Google may be getting ready to launch its fabled Google TV set-top box during the company’s Google I/O developer conference on Thursday, according to the latest rumors. The search giant may also make an Android announcement, possibly introducing Android 2.2, the next iteration of Google’s smartphone OS.

Google already made some interesting announcements during the company’s first I/O keynote address on Wednesday, and while at first glance some of Google’s announcements appear to be directed at developers, these new technologies and products will also impact consumers.

Here’s a quick look at Wednesday’s highlights as well as a brief preview of Thursday morning’s rumored announcements.

Chrome Web App Store

What it is: Google is launching an online store for Web apps built with standard Web tools and technologies. Applications that Google showed off at I/O include popular applications like the Twitter client Tweetdeck, games like Plants vs. Zombies, and a digital version of Sports Illustrated.

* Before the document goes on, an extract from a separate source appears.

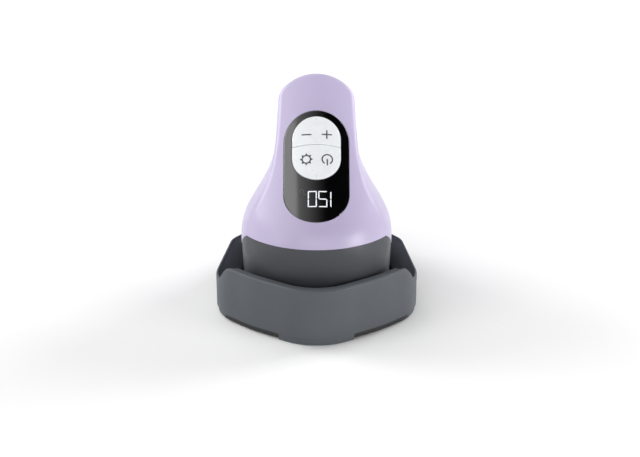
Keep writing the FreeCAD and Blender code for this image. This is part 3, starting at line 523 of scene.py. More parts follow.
# ---- skin of the press
def closed_over(rings, tip_first=None, tip_last=None):
    """Points and faces of a tube of rings, closed at an end where a tip point is given."""
    cols = len(rings[0])
    verts = np.concatenate(rings)
    faces = grid_faces(len(rings), cols, True)
    for tip, base in ((tip_first, 0), (tip_last, (len(rings) - 1) * cols)):
        if tip is not None:
            verts = np.concatenate([verts, np.reshape(tip, (1, 3))])
            faces += [(base + c, base + (c + 1) % cols, len(verts) - 1) for c in range(cols)]
    return verts, faces


def solid(name, rings, tip_first=None, tip_last=None, smooth_deg=35.0):
    """A closed solid through rings; each end is closed by a fan about its tip or its middle."""
    tip_first = rings[0].mean(axis=0) if tip_first is None else tip_first
    tip_last = rings[-1].mean(axis=0) if tip_last is None else tip_last
    verts, faces = closed_over(rings, tip_first, tip_last)
    return make_object(name, verts, faces, smooth_deg)


def loop_solid(name, rings, smooth_deg=35.0):
    """A closed ring-shaped solid: the last ring of points joins the first."""
    cols = len(rings[0])
    verts, faces = closed_over(rings)
    base = (len(rings) - 1) * cols
    faces += [(base + c, base + (c + 1) % cols, (c + 1) % cols, c) for c in range(cols)]
    return make_object(name, verts, faces, smooth_deg)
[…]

Why it matters: Unless you’ve been sleeping under a rock for the past few years, it should be pretty clear to you that technology companies are obsessed with apps these days. Prompted by the success of Apple’s iPhone, and now the iPad, smartphone makers and carriers are falling over themselves to provide downloadable apps for their customers. Google wants to replicate this success and bring apps into the cloud, by making robust applications available to any device that uses a modern Web browser. This is yet another attempt by Google to make cloud computing mainstream, and will complement the search giant’s upcoming Chrome OS platform for laptops and netbooks.

Google Wave

What it is: Google has taken Google Wave–the company’s real-time, cloud-based collaboration software– out of its preview phase and made Wave open to all users .

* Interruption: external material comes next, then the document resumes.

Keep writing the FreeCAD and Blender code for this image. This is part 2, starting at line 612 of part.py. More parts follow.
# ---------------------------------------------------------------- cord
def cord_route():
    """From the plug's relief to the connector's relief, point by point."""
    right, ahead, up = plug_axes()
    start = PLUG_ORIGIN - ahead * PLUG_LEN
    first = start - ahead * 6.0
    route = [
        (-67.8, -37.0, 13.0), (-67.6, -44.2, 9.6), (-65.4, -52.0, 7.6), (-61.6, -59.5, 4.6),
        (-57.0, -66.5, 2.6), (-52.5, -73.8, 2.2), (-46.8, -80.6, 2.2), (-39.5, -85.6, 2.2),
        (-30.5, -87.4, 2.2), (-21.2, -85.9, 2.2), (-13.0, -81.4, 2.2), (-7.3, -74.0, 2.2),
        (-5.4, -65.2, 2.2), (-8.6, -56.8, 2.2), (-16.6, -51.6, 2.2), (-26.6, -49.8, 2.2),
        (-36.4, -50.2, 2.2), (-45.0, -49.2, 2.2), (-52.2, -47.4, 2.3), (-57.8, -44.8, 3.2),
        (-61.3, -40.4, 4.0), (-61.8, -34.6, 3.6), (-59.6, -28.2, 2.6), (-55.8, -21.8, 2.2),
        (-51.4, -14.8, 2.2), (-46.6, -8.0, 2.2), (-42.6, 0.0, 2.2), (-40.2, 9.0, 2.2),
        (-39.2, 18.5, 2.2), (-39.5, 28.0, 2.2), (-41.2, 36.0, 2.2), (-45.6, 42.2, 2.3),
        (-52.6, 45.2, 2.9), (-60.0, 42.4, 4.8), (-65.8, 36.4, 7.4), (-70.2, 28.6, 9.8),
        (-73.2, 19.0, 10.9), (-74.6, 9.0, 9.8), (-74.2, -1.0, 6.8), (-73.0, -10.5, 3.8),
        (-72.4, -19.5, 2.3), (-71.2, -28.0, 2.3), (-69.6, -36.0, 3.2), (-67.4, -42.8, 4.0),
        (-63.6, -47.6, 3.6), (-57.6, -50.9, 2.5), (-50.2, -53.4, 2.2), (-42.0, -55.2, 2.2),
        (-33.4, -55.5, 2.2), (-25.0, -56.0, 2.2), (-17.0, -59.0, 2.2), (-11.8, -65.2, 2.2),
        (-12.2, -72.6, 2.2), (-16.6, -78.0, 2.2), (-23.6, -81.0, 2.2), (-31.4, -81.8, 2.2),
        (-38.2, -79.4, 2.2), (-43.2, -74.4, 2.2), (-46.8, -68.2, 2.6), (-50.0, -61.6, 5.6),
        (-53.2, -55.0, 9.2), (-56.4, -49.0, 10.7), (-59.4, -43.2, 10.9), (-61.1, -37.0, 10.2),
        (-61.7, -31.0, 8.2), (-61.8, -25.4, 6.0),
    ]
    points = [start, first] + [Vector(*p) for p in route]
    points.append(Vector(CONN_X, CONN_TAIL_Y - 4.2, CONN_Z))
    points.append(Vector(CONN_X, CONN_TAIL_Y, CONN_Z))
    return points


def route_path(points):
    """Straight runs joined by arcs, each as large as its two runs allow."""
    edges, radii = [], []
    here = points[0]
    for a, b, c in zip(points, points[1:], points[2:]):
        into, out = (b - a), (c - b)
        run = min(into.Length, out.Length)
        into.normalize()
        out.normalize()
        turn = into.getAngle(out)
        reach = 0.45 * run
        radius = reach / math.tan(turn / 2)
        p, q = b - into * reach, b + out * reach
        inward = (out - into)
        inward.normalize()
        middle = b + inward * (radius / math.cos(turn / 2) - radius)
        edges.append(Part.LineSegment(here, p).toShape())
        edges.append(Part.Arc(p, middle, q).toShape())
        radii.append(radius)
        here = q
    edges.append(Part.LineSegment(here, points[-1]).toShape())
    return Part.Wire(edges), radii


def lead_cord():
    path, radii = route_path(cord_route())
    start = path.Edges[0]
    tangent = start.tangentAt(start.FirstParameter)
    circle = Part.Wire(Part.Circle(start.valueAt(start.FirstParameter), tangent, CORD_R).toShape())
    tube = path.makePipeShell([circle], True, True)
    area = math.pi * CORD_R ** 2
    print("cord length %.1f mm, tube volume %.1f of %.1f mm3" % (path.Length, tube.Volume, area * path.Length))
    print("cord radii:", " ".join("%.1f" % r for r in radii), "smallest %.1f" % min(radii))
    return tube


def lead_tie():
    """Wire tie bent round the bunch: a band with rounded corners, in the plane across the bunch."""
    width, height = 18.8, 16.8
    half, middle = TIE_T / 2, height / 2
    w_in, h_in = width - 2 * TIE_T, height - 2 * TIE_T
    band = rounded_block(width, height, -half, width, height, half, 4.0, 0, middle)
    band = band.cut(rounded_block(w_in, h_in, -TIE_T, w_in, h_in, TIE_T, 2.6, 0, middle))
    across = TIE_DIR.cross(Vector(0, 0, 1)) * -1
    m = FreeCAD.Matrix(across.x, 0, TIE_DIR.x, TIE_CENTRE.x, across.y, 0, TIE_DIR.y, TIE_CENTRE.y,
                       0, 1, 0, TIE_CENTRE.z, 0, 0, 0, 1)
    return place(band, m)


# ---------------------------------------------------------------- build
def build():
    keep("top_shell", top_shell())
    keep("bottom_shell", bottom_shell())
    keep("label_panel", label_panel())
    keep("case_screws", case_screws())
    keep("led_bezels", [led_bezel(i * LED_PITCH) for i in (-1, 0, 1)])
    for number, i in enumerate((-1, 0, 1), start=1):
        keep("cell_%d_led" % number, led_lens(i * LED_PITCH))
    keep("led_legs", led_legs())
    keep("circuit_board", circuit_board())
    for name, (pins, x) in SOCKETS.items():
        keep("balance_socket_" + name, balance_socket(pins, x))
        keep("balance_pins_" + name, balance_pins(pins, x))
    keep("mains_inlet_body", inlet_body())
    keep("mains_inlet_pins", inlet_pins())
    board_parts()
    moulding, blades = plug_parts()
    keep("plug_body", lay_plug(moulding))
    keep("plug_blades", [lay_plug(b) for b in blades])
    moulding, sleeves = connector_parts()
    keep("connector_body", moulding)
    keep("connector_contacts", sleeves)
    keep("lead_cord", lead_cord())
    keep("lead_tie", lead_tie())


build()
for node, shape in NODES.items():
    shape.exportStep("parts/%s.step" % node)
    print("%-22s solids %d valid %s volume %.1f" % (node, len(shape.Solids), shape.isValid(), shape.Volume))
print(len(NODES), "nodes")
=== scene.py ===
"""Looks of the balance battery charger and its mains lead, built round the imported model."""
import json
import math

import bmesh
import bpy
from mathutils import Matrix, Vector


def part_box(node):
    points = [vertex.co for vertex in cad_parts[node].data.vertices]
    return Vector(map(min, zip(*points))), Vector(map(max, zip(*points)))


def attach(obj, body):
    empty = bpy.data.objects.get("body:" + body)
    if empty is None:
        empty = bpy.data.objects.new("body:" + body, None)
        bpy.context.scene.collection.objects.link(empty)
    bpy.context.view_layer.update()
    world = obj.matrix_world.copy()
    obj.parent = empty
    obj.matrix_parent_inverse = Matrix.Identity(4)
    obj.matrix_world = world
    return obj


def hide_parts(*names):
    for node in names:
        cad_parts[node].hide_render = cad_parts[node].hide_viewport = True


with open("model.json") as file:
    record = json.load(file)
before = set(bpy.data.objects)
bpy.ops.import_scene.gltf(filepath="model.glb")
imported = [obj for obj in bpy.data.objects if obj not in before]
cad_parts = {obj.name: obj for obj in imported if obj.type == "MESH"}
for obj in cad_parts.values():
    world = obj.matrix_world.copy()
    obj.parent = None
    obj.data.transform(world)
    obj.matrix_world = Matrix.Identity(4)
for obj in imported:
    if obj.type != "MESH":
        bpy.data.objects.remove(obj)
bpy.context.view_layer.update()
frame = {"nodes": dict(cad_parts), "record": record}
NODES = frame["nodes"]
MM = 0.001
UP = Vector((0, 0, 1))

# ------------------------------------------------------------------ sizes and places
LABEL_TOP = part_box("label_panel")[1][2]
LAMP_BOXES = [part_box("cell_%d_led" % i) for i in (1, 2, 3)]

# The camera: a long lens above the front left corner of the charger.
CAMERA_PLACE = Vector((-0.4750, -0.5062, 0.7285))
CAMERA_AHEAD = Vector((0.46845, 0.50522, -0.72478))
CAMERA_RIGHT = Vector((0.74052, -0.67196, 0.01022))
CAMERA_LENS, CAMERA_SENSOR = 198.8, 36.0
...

Why it matters: Despite the fact that Google Wave fell off the radar for most people since its launch during Google I/O 2009 , the collaborative platform does have potential and has become more usable since its initial launch. Whether or not Wave will revolutionize collaborative work for users in remote locations is unclear, but there’s definitely potential for Wave to be a bigger success than it currently is.

WebM video format

What it is
: WebM is a new open-source, royalty video format that Google is putting forward as a possible standard for the coming video tag in HTML 5. WebM features the VP8 video codec, the Vorbis audio codec, and the Matroska media container. Basically, this means the video images (VP8) and the audio that accompanies the video (Vorbis) are packaged together in the Matroska file format. Matroska files have the file extension .mkv.

Why it matters: VP8 plays into the Adobe vs. Apple fight over Flash, which is really a battle over the future of Web video. Right now, various technology companies and groups are vying for their preferred video codec to become the universal standard used in HTML 5, the newest version of the computer language that governs the Web. HTML 5’s proposed video tags would make embedding video into a Web page as easy as embedding an image or lines of text.

The problem is that no one can agree on which video codec to universally support, and different browsers are supporting different video codecs. Mozilla supports Ogg Theora, Apple supports h.264, Microsoft in Internet Explorer 9 will support h.264 and VP8, Opera supports Ogg Theora and will support VP8, and Google Chrome supports Ogg Theora, h.264 and now VP8.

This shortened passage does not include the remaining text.